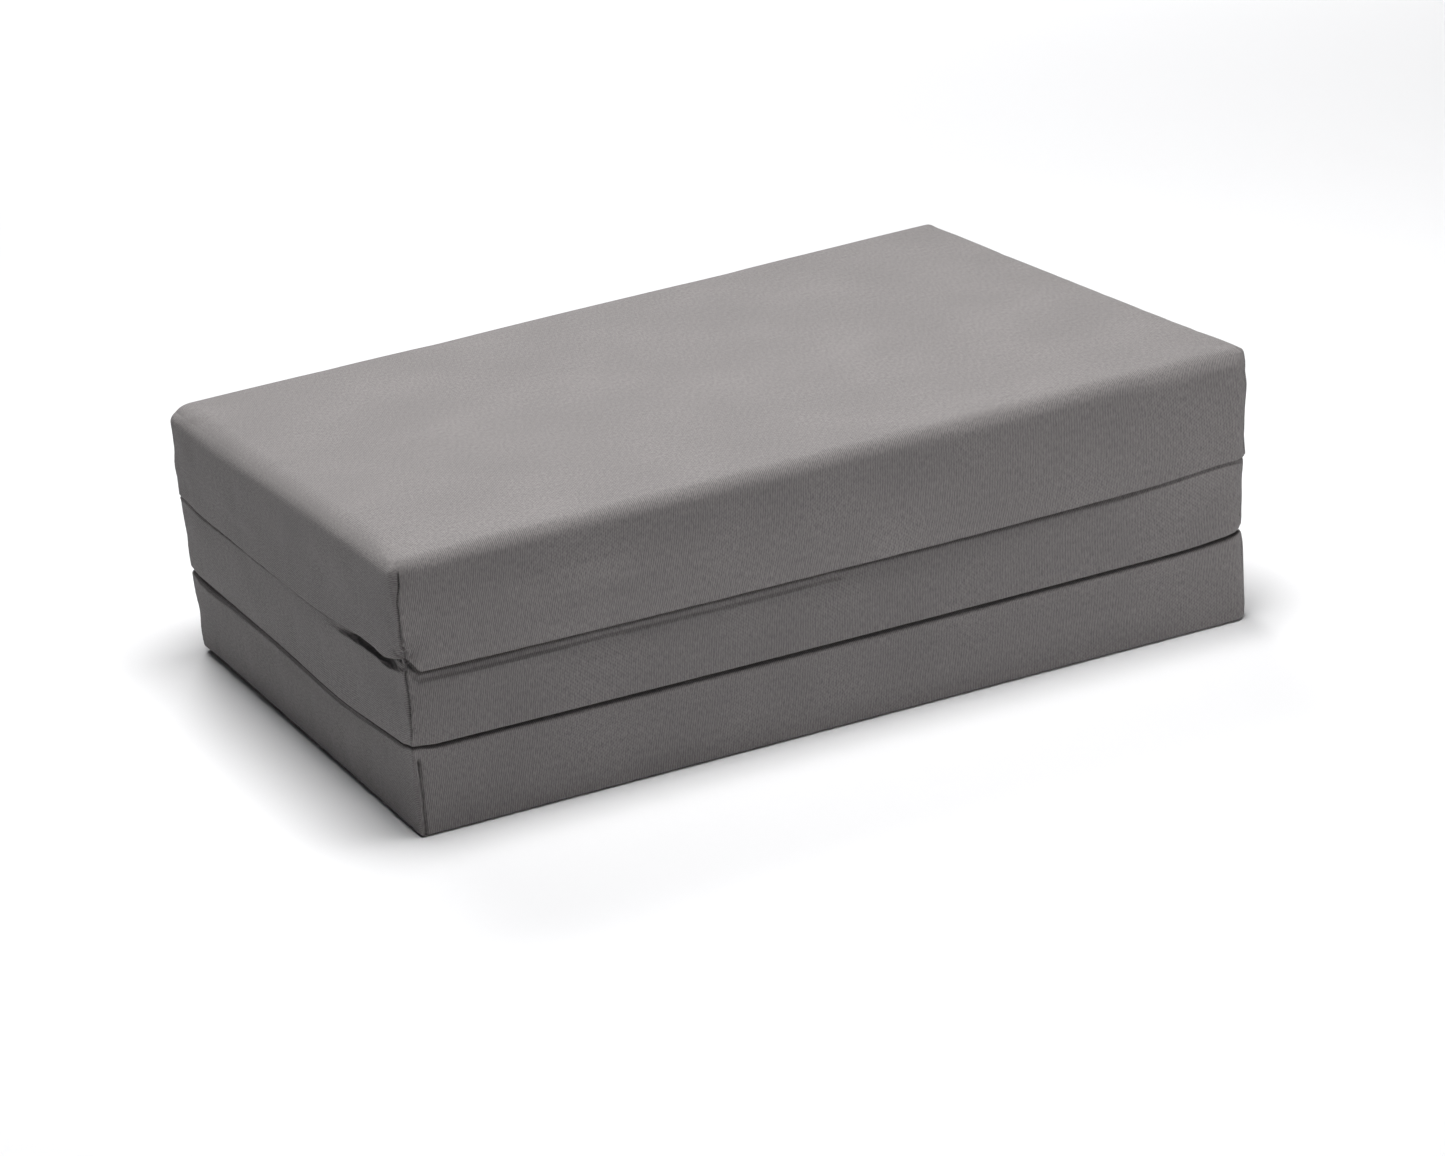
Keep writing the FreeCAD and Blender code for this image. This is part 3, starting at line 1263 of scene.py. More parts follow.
    def add_corner_seams(self, points: Array, normals: Array) -> Array:
        """Sews the four corners: a groove along each, and a pucker beside it at every stitch.

        The groove is a bell curve of the distance from the seam. A pucker's height is a sine of z
        with the stitch's pitch, which dies away with the distance and is strongest on the long walls.

        Args:
            points: The points so far.
            normals: Their outward normals.

        Returns:
            The moved points.
        """
        flat = self.lattice.points
        distance, on_long = self.seam_distance(flat)
        from_face = self.half_height - flat[:, 2] * self.face_sign
        sewn = smooth(from_face, 6.0, 9.0)
        slit = bell(from_face, 10.0, 3.5) * bell(distance, 0.0, 0.8)
        groove = self.seam_depth * bell(distance, 0.0, self.seam_width) * sewn + 1.2 * slit
        wave = np.sin(TAU * (from_face - 0.5 * distance) / self.stitch_pitch)
        strength = (0.25 + 0.75 * on_long) * np.where(flat[:, 0] < 0, 1.0, 0.55)
        pucker = self.pucker_height * strength * wave * np.exp(-distance / 3.2) * sewn
        pucker = pucker * (1 - bell(distance, 0.0, 0.6))
        groove = groove * (0.85 + 0.15 * wave)
        return points + normals * (pucker - groove)[:, None]

    def add_back_seam(self, points: Array, normals: Array) -> Array:
        """Sews the back sheet's edge: a groove round the back face, 3.5 mm in, with small puckers.

        Args:
            points: The points so far.
            normals: Their outward normals.

        Returns:
            The moved points.
        """
        x, y, z = self.lattice.points.T
        on_back = (z * self.face_sign <= -self.half_height).astype(float)
        inset = np.minimum(self.half_length - np.abs(x), self.half_width - np.abs(y))
        along = np.where(self.half_length - np.abs(x) < self.half_width - np.abs(y), y, x)
        pucker = 0.12 * np.sin(TAU * along / self.stitch_pitch) * bell(inset, 5.5, 2.0)
        return points + normals * (on_back * (pucker - 0.5 * bell(inset, 3.5, 0.9)))[:, None]

    def pinched(self, points: Array, pinch: Pinch) -> Array:
        """Draws cloth in at a pinch by a bell curve of the distance from it, and adds creases.

        A crease's height is a sine of nine times the angle above the level, which dies away.

        Args:
            points: Points in the panel's own frame.
            pinch: The pinch.

        Returns:
            The moved points.
        """
        offset = points - np.array([pinch.x, pinch.y, pinch.z])
        distance = np.linalg.norm(offset, axis=1)
        inward = np.array([-np.sign(pinch.x), -np.sign(pinch.y), 0.0]) / math.sqrt(2)
        angle = np.arctan2(offset[:, 2], np.hypot(offset[:, 0], offset[:, 1]))
        fan = np.sin(angle * 9.0 + 0.6) * np.exp(-distance / (1.6 * pinch.reach)) * smooth(distance, 1, 5)
        amount = pinch.depth * bell(distance, 0.0, pinch.reach) - pinch.creases * fan
        return points + inward * amount[:, None]

    def add_zip_opening(self, points: Array) -> Array:
        """Flattens the right-hand wall round the zip, and turns it in to a straight slot.

        The wall is flat wherever the pull can lie. A hem of 0.45 mm runs beside the slot, whose floor
        carries the tapes.

        Args:
            points: The points so far.

        Returns:
            The moved points.
        """
        flat = self.lattice.points
        on_wall = flat[:, 0] >= self.half_length
        y, z = np.abs(flat[:, 1]), np.abs(flat[:, 2])
        inside = (y <= self.SLOT_HALF_LENGTH) & (z <= self.SLOT_HALF_HEIGHT)
        lip = smooth(z, self.PULL_ROOM + self.LIP_FADE, self.PULL_ROOM)
        lip *= smooth(y, self.SLOT_HALF_LENGTH + self.LIP_BEYOND_ZIP, self.SLOT_HALF_LENGTH + 2.0)
        result = points.copy()
        near = on_wall & (lip > 0)
        result[near, 0] += (self.half_length - result[near, 0]) * lip[near]
        hem = bell(z, self.SLOT_HALF_HEIGHT + 2.0, 1.2) * smooth(y, 186.0, 180.0)
        result[on_wall, 0] += 0.45 * hem[on_wall]
        result[on_wall & inside, 0] = self.half_length - self.SLOT_DEPTH
        return result

    def cloth_uv(self, side: Side, flat: Array) -> Array:
        """Where each point lies on the flat cloth, in metres, if its quad is on that side.

        The shell is one cloth, so a wall's coordinates run on from the sleeping face's over the rim:
        down a wall, the distance from the face is added to the face's own coordinate.

        Args:
            side: The quad's side.
            flat: Lattice points.

        Returns:
            Two cloth coordinates for each point.
        """
        x, y, z = flat.T
        drop = self.half_height - z if self.face_up else z + self.half_height
        u, v = x.copy(), y.copy()
        if side is Side.FRONT:
            v = -self.half_width - drop
        elif side is Side.BACK:
            v = self.half_width + drop
        elif side is Side.LEFT:
            u = -self.half_length - drop
        elif side is Side.RIGHT:
            u = self.half_length + drop
        return np.stack([u, v], -1) * MM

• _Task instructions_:
Set down the lines above as they stand, starting with the first line and ending with the line that contains "at every stitch.".

• _Correct answer_:
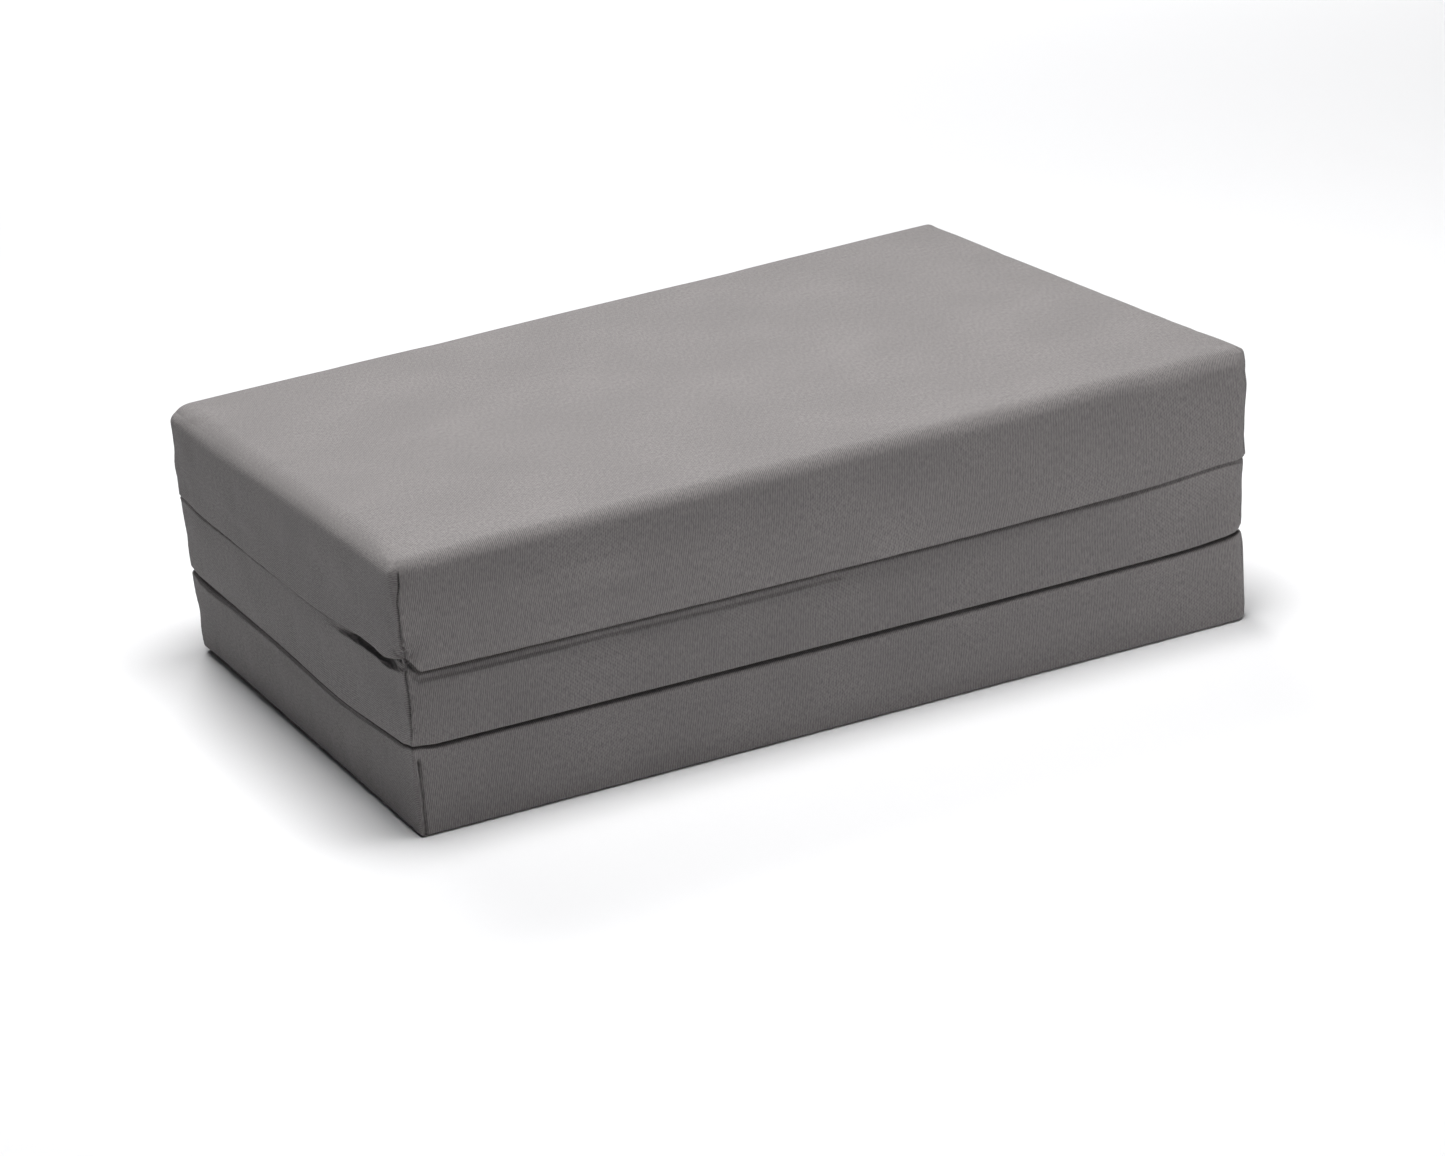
Keep writing the FreeCAD and Blender code for this image. This is part 3, starting at line 1263 of scene.py. More parts follow.
    def add_corner_seams(self, points: Array, normals: Array) -> Array:
        """Sews the four corners: a groove along each, and a pucker beside it at every stitch.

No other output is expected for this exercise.